----- DATASET ROWS -----

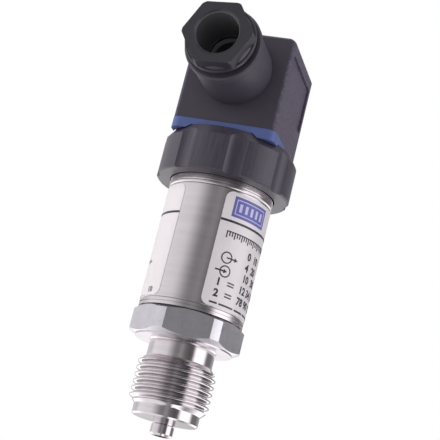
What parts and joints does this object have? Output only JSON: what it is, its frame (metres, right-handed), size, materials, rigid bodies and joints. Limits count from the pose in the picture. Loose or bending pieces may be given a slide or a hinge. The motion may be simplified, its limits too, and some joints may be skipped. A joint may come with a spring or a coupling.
{
  "type": "pressure transmitter",
  "caption": "Slim pressure transmitter: threaded steel stem and hexagon, tubular case with a type label, fluted union ring and an angular cable plug with a screwed gland.",
  "frame": {"origin": "centre of the sealing shoulder under the hexagon, on the instrument's axis", "axes": "+Z along the instrument's axis towards the plug, -Y along the cable gland towards the cable"},
  "size_m": [0.0364, 0.056, 0.11],
  "materials": {
    "stainless": "turned and brushed",
    "glass_seal": "fused glass",
    "pin_metal": "gold plated",
    "board_green": "solder mask",
    "component_dark": "moulded",
    "ribbon_amber": "polyimide film",
    "wire_sleeve": "soft sleeve",
    "label_film": "printed silver film",
    "ring_black": "satin moulding",
    "socket_grey": "moulded",
    "blade_metal": "tin plated",
    "brass_insert": "turned",
    "seal_rubber": "soft",
    "gasket_blue": "soft moulding",
    "plug_black": "fine grained moulding",
    "block_grey": "moulded",
    "screw_steel": "zinc plated",
    "nut_black": "satin moulding"
  },
  "bodies": {
    "transmitter_body": {"process_connection": "stainless", "sensor_cell": "stainless", "sensor_membrane": "stainless", "glass_beads": "glass_seal", "header_pins": "pin_metal", "header_board": "board_green", "sensor_ribbon": "ribbon_amber", "case_tube": "stainless", "case_head": "stainless", "board_carrier": "component_dark", "circuit_board": "board_green", "board_parts": "component_dark", "lead_wires": "wire_sleeve", "type_label": "label_film"},
    "connector_head": {"socket_base": "socket_grey", "contact_blades": "blade_metal", "earth_blade": "blade_metal", "screw_bush": "brass_insert", "base_seal": "seal_rubber", "profile_gasket": "gasket_blue"},
    "union_ring": {"fluted_ring": "ring_black"},
    "cable_plug": {"plug_housing": "plug_black", "terminal_block": "block_grey", "contact_clips": "brass_insert", "terminal_screws": "screw_steel", "gland_seal": "seal_rubber"},
    "washer": {"screw_washer": "screw_steel"},
    "plug_screw": {"fixing_screw": "screw_steel"},
    "gland_clamp": {"clamp_ring": "socket_grey"},
    "gland_cap": {"gland_nut": "nut_black"}
  },
  "joints": [
    {"name": "head_lift", "type": "slide", "parent": "transmitter_body", "child": "connector_head", "axis": [0, 0, 1], "range_m": [0, 0.005], "deforming": ["lead_wires"]},
    {"name": "ring_turn", "type": "hinge", "parent": "connector_head", "child": "union_ring", "pos_m": [0, 0, 0.049], "axis": [0, 0, 1], "range_deg": [0, 1440]},
    {"name": "plug_pull", "type": "slide", "parent": "connector_head", "child": "cable_plug", "axis": [0, 0, 1], "range_m": [0, 0.02]},
    {"name": "screw_lift", "type": "slide", "parent": "cable_plug", "child": "washer", "axis": [0, 0, 1], "range_m": [0, 0.005]},
    {"name": "screw_turn", "type": "hinge", "parent": "washer", "child": "plug_screw", "pos_m": [0, 0, 0.084], "axis": [0, 0, 1], "range_deg": [0, 3600]},
    {"name": "gland_slide", "type": "slide", "parent": "cable_plug", "child": "gland_clamp", "axis": [0, -1, 0], "range_m": [0, 0.0045]},
    {"name": "gland_turn", "type": "hinge", "parent": "gland_clamp", "child": "gland_cap", "pos_m": [0, -0.036, 0.07285], "axis": [0, -1, 0], "range_deg": [0, 1080]}
  ],
  "couplings": [
    {"joint": "ring_turn", "follows": "head_lift", "rad_per_m": 5026.5},
    {"joint": "screw_turn", "follows": "screw_lift", "rad_per_m": 12566},
    {"joint": "gland_turn", "follows": "gland_slide", "rad_per_m": 4188.7}
  ]
}
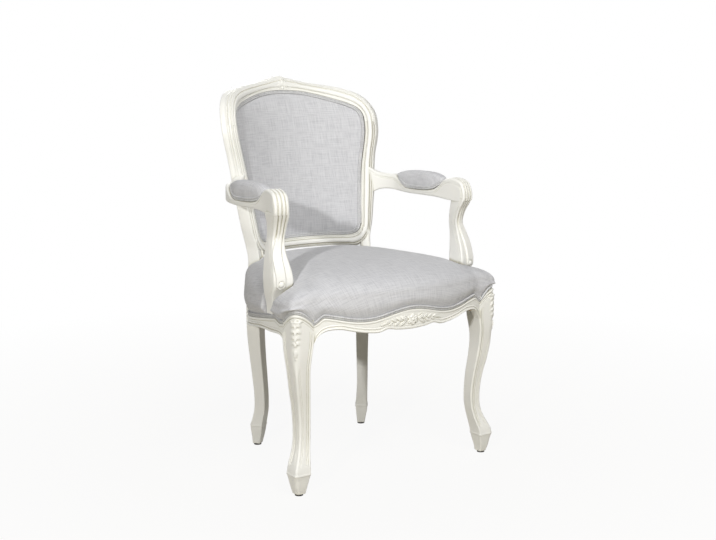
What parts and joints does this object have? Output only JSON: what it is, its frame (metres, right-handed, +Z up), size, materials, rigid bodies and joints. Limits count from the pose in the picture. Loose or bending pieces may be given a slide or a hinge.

-----

- EXERCISE INSTRUCTIONS:
Exactly reproduce every line of the records.

- PROBLEM SOLUTION:
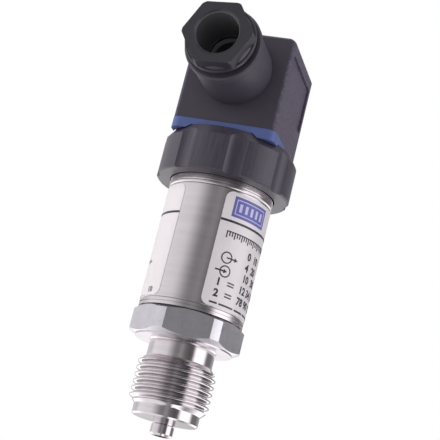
What parts and joints does this object have? Output only JSON: what it is, its frame (metres, right-handed), size, materials, rigid bodies and joints. Limits count from the pose in the picture. Loose or bending pieces may be given a slide or a hinge. The motion may be simplified, its limits too, and some joints may be skipped. A joint may come with a spring or a coupling.
{
  "type": "pressure transmitter",
  "caption": "Slim pressure transmitter: threaded steel stem and hexagon, tubular case with a type label, fluted union ring and an angular cable plug with a screwed gland.",
  "frame": {"origin": "centre of the sealing shoulder under the hexagon, on the instrument's axis", "axes": "+Z along the instrument's axis towards the plug, -Y along the cable gland towards the cable"},
  "size_m": [0.0364, 0.056, 0.11],
  "materials": {
    "stainless": "turned and brushed",
    "glass_seal": "fused glass",
    "pin_metal": "gold plated",
    "board_green": "solder mask",
    "component_dark": "moulded",
    "ribbon_amber": "polyimide film",
    "wire_sleeve": "soft sleeve",
    "label_film": "printed silver film",
    "ring_black": "satin moulding",
    "socket_grey": "moulded",
    "blade_metal": "tin plated",
    "brass_insert": "turned",
    "seal_rubber": "soft",
    "gasket_blue": "soft moulding",
    "plug_black": "fine grained moulding",
    "block_grey": "moulded",
    "screw_steel": "zinc plated",
    "nut_black": "satin moulding"
  },
  "bodies": {
    "transmitter_body": {"process_connection": "stainless", "sensor_cell": "stainless", "sensor_membrane": "stainless", "glass_beads": "glass_seal", "header_pins": "pin_metal", "header_board": "board_green", "sensor_ribbon": "ribbon_amber", "case_tube": "stainless", "case_head": "stainless", "board_carrier": "component_dark", "circuit_board": "board_green", "board_parts": "component_dark", "lead_wires": "wire_sleeve", "type_label": "label_film"},
    "connector_head": {"socket_base": "socket_grey", "contact_blades": "blade_metal", "earth_blade": "blade_metal", "screw_bush": "brass_insert", "base_seal": "seal_rubber", "profile_gasket": "gasket_blue"},
    "union_ring": {"fluted_ring": "ring_black"},
    "cable_plug": {"plug_housing": "plug_black", "terminal_block": "block_grey", "contact_clips": "brass_insert", "terminal_screws": "screw_steel", "gland_seal": "seal_rubber"},
    "washer": {"screw_washer": "screw_steel"},
    "plug_screw": {"fixing_screw": "screw_steel"},
    "gland_clamp": {"clamp_ring": "socket_grey"},
    "gland_cap": {"gland_nut": "nut_black"}
  },
  "joints": [
    {"name": "head_lift", "type": "slide", "parent": "transmitter_body", "child": "connector_head", "axis": [0, 0, 1], "range_m": [0, 0.005], "deforming": ["lead_wires"]},
    {"name": "ring_turn", "type": "hinge", "parent": "connector_head", "child": "union_ring", "pos_m": [0, 0, 0.049], "axis": [0, 0, 1], "range_deg": [0, 1440]},
    {"name": "plug_pull", "type": "slide", "parent": "connector_head", "child": "cable_plug", "axis": [0, 0, 1], "range_m": [0, 0.02]},
    {"name": "screw_lift", "type": "slide", "parent": "cable_plug", "child": "washer", "axis": [0, 0, 1], "range_m": [0, 0.005]},
    {"name": "screw_turn", "type": "hinge", "parent": "washer", "child": "plug_screw", "pos_m": [0, 0, 0.084], "axis": [0, 0, 1], "range_deg": [0, 3600]},
    {"name": "gland_slide", "type": "slide", "parent": "cable_plug", "child": "gland_clamp", "axis": [0, -1, 0], "range_m": [0, 0.0045]},
    {"name": "gland_turn", "type": "hinge", "parent": "gland_clamp", "child": "gland_cap", "pos_m": [0, -0.036, 0.07285], "axis": [0, -1, 0], "range_deg": [0, 1080]}
  ],
  "couplings": [
    {"joint": "ring_turn", "follows": "head_lift", "rad_per_m": 5026.5},
    {"joint": "screw_turn", "follows": "screw_lift", "rad_per_m": 12566},
    {"joint": "gland_turn", "follows": "gland_slide", "rad_per_m": 4188.7}
  ]
}
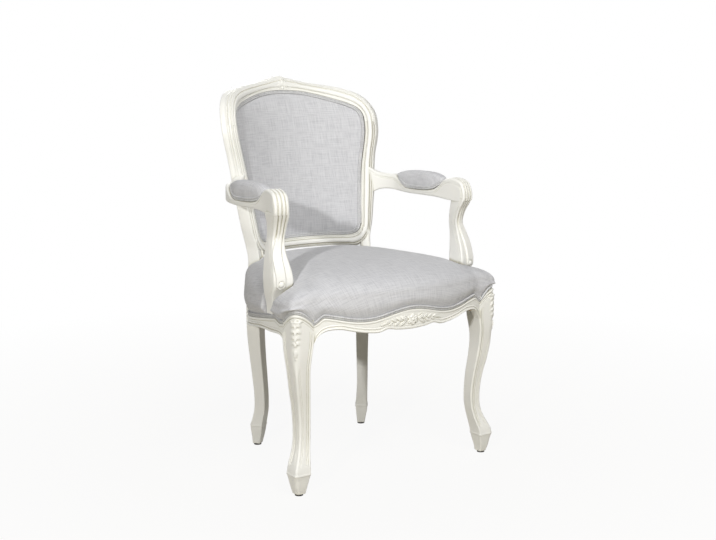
What parts and joints does this object have? Output only JSON: what it is, its frame (metres, right-handed, +Z up), size, materials, rigid bodies and joints. Limits count from the pose in the picture. Loose or bending pieces may be given a slide or a hinge.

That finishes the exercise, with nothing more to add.